March 15, 2010

unintentional flash fiction

When I read Laurel’s post about microfiction, I immediately thought, “There’s no way I could fit a story into a few words.” Then I realized that in my collection of story ideas, I’d already written some flash fiction. I don’t know if they exactly meet the definitions, but here are some of my attempts.

--Did she know the effect her smile had on him, that it had the power to bring him to his knees? Did she know that he lay awake every night, wondering when she would notice him?

--Why was my cell phone ringing at 2 a.m.? I rolled over and looked at the caller i.d. “Michael Kendrick.” Was this the call I’d been waiting for?
“Julia, it’s me. I think we found him.”
Tension that had been building up over the last five years escaped like air from a balloon.

--I should have known he was dangerous. The steely glint in his eye should have been my first clue. And if I ignored that, the two blasters he tossed onto the chair in the corner should have warned me. But I’m stupid.

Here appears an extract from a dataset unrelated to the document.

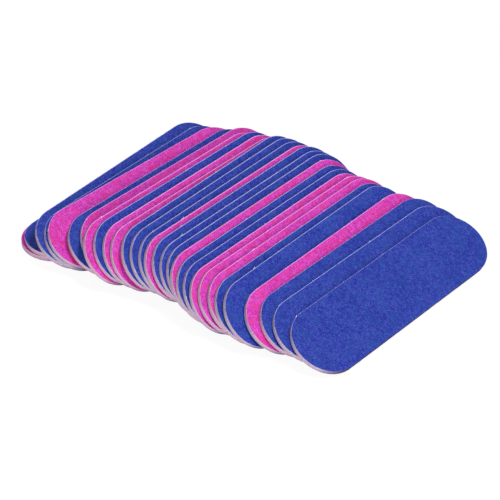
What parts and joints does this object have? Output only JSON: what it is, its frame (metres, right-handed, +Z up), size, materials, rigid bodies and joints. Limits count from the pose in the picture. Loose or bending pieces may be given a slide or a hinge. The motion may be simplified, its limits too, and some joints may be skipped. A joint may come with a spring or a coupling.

I like dangerous men. That’s my only excuse for marrying a scoundrel.

--My daughter is having a piece of her brain removed today at three o'clock. If only I could be so lucky as to have part of *my* brain removed - specifically the part that had loved my ex-husband to the point of ignoring his affairs and emotional abuse. If I hadn’t been so naive and gullible, I wouldn’t have this ache in my heart and the desire to go under the knife myself. But then, removing the pain of his betrayal would never be that easy. Nothing in my life is ever *that* easy.

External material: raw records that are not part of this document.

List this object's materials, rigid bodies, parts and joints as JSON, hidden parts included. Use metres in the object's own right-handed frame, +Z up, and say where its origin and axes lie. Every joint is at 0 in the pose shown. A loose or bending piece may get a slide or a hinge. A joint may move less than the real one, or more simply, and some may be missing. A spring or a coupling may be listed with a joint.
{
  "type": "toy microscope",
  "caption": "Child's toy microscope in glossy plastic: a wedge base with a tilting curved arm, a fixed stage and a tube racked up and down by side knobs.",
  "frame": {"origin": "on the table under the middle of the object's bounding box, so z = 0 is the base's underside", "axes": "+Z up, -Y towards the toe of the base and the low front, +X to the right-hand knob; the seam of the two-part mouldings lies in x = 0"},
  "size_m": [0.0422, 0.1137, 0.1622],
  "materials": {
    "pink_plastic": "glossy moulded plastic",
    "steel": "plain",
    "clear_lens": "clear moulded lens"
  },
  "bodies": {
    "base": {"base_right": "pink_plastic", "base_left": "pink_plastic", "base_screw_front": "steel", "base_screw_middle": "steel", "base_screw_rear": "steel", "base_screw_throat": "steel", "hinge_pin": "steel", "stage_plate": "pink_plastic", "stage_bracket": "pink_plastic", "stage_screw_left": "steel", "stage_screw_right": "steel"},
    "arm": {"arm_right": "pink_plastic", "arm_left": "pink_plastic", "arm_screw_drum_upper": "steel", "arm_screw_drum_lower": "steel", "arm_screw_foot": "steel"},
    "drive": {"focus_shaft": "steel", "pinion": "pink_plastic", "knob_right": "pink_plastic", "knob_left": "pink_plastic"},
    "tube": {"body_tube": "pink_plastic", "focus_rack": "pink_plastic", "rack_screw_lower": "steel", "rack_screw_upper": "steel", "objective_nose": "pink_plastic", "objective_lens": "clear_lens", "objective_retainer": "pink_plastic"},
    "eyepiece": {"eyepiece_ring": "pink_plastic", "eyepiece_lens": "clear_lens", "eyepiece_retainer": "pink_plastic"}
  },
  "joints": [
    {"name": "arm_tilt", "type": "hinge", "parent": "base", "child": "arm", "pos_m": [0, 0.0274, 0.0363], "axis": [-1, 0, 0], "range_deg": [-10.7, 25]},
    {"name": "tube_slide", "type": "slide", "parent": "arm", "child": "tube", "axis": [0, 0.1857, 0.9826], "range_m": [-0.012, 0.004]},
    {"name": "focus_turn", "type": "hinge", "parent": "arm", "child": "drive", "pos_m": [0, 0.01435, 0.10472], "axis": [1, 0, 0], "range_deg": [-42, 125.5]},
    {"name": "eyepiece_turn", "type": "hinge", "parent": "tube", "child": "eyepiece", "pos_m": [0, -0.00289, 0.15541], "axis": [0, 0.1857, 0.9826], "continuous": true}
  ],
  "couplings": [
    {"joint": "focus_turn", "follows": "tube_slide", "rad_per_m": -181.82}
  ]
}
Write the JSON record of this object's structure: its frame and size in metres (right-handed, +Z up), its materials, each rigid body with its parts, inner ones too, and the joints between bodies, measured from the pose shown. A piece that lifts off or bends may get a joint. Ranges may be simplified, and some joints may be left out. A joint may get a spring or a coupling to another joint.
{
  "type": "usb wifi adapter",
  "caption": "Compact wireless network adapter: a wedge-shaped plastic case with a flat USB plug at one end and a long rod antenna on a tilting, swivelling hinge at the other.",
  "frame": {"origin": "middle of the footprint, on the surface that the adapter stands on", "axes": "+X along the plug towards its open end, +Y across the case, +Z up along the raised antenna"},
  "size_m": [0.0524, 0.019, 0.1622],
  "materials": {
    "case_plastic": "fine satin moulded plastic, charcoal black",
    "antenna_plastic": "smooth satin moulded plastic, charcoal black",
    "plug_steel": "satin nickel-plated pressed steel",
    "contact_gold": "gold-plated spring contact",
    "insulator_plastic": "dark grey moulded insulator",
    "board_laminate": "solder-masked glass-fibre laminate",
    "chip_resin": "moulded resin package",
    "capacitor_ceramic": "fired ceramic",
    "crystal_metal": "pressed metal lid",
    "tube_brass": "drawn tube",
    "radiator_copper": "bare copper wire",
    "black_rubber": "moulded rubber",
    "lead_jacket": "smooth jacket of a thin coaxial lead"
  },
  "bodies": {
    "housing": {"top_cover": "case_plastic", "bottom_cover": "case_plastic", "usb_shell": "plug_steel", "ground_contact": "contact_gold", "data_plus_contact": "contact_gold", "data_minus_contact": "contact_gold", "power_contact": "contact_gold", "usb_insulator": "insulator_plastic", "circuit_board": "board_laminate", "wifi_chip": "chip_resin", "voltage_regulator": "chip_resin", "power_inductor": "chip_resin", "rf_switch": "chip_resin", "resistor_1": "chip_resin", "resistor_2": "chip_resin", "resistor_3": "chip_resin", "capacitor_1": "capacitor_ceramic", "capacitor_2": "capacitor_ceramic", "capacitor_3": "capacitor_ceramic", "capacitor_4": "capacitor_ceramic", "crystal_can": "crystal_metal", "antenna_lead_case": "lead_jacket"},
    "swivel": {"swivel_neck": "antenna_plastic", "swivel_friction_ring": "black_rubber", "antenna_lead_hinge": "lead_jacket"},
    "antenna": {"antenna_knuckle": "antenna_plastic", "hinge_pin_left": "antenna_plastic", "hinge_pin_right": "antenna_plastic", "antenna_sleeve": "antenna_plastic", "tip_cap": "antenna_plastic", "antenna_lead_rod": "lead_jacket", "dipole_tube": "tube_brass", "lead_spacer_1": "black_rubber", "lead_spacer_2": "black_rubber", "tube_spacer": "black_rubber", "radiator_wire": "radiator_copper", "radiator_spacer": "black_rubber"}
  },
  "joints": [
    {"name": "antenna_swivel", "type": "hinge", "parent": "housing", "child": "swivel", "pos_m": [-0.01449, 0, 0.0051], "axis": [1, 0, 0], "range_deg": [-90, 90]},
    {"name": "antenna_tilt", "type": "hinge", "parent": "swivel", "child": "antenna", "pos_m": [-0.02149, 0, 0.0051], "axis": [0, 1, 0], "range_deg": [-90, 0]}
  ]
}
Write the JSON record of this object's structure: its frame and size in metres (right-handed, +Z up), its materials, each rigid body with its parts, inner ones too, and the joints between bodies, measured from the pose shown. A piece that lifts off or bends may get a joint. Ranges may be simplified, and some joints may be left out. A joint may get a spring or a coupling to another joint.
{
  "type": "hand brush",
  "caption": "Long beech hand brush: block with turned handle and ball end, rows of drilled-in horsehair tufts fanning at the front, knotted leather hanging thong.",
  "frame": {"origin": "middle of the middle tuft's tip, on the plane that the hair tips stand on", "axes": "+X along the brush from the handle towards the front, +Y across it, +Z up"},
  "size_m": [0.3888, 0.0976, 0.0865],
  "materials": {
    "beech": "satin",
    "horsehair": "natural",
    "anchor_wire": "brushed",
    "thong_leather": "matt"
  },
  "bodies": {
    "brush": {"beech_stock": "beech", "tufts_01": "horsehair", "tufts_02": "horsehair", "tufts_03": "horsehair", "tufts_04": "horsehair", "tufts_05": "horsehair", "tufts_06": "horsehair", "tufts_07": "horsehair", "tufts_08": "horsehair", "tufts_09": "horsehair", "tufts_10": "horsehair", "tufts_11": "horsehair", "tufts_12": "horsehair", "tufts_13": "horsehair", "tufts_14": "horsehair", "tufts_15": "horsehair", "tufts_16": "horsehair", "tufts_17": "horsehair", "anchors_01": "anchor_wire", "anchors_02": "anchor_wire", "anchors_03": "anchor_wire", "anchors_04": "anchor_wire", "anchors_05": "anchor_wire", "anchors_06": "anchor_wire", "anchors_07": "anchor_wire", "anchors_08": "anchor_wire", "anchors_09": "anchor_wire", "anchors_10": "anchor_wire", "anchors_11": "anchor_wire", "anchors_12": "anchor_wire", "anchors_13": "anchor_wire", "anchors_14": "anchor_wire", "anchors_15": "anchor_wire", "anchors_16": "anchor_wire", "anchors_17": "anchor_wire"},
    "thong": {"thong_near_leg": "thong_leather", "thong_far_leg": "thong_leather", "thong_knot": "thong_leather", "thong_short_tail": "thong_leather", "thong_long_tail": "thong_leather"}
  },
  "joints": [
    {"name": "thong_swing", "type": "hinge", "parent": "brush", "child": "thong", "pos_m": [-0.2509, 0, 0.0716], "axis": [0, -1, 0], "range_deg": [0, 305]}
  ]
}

--One look at the body lying at her feet and Kelani knew that her world was about to come crashing down. If it had been a human body, she could have ignored it. But there was nothing human about it.

--Twenty years of living as a human had taken its toll.

--Eric Bowman was tired – tired of the relentless rain, tired of the cold, and tired of this backward planet. He would have given just about anything to go home. But as much as thoughts of home invaded his thoughts, catching Drew O’Connor was the only thing that mattered.

The next few are from a conversation I had with my boys and my writing partner. I had a lot of fun with these.

--Jenna Malone had never killed anyone – unless it was necessary. Unfortunately, today was one of those days.
--Jenna Malone never killed anyone on an empty stomach.
--Jenna Malone had never killed anyone – at least not that that she could remember.
--Jenna Malone never killed on Tuesdays. Today would be the exception.
--Jenna Malone never killed anyone before noon.
--Jenna Malone had never killed anyone, except her husband.

*** thanks to some encouragement from Laurel, i just submitted two of these to Two Sentence Stories. you can go rate my stories here: You Can't Run Forever and Day Job. (c'mon, make me look good.) i also submitted the shortest one to Nanoism. not sure when that one will go up.

1 comment:

laurel said...

Good for you, Michelle! I knew you had it in you! I think one of those two sentence pieces you list last would be good candidates to send to the two sentence e-zine I linked.

And I'd love to see the brain surgery piece expanded to a full-fledged flash of 500 words. Those characters in particular intrigued me.